Back at camp it was a little clearer and we could see that the mist we had been experiencing was really clouds which we were high enough to be inside of.  We went back to Suneil's to get some of the delicious bean curry we had smelled at lunch and met a fellow Canadian from Vancouver, Eunice.  We talked and made plans to hit snowline the next morning.
Once the sun set we went into our tent and tried to sleep, but the weekenders would have nothing of it.  The group around us had selected a bonfire site close to our tent and were yelling, shouting and playing Bluetooth tunes all evening.  At 11, when everyone else had retired to their tents and quieted down a bit, a group of young boys came back from where they had been either drinking or doing drugs and started screaming, giggling and tripping over tent poles.   We had heard groups howling in the distance but now the boys had returned.  They kept this up until 1 in the morning or so and sleep was impossible.

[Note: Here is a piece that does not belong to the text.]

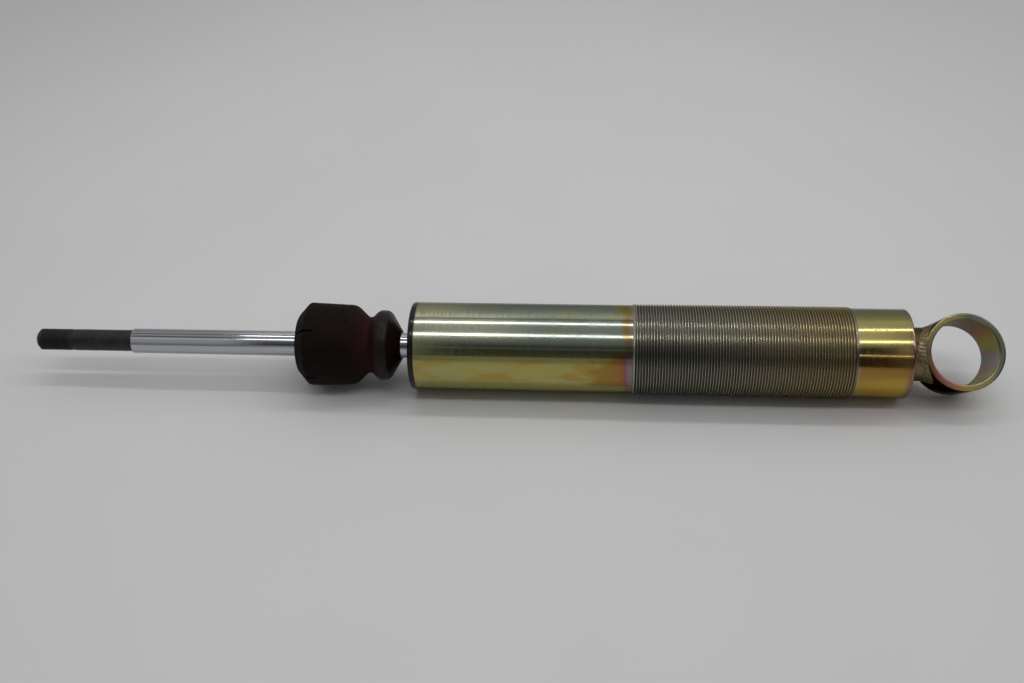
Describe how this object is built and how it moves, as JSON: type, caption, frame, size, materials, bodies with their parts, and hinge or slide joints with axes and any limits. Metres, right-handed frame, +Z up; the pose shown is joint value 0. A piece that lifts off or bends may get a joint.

During the night, Meg heard strange grunting and crunching noises and ended up having a close encounter with  a grazing horse.  Cattle were all over the campsite and a large herd of goats went back and forth several times, so the ground was actively fertilized.  There was no washroom for campers, so human stuff was on the ground as well.  There were little holes in the ground full of soggy toilet paper and you didn't want to look in any cracks in the rocks.  Some tents clusters had toilet tents, but these were a minority.  It was kind of gross.
Litter was less of a problem here than in McLeod Ganj.  There were anti-littering signs all along the trail and some was visible, but not like other places we have been.  The noisy people next to us left some cups and bottles on the ground but the site was less littery than we were expecting.
Meg at the top once the mist lifted.

The campsite, many more tents would be added before nightfall.

The Magic View Teahouse about 20 minutes before we arrived there.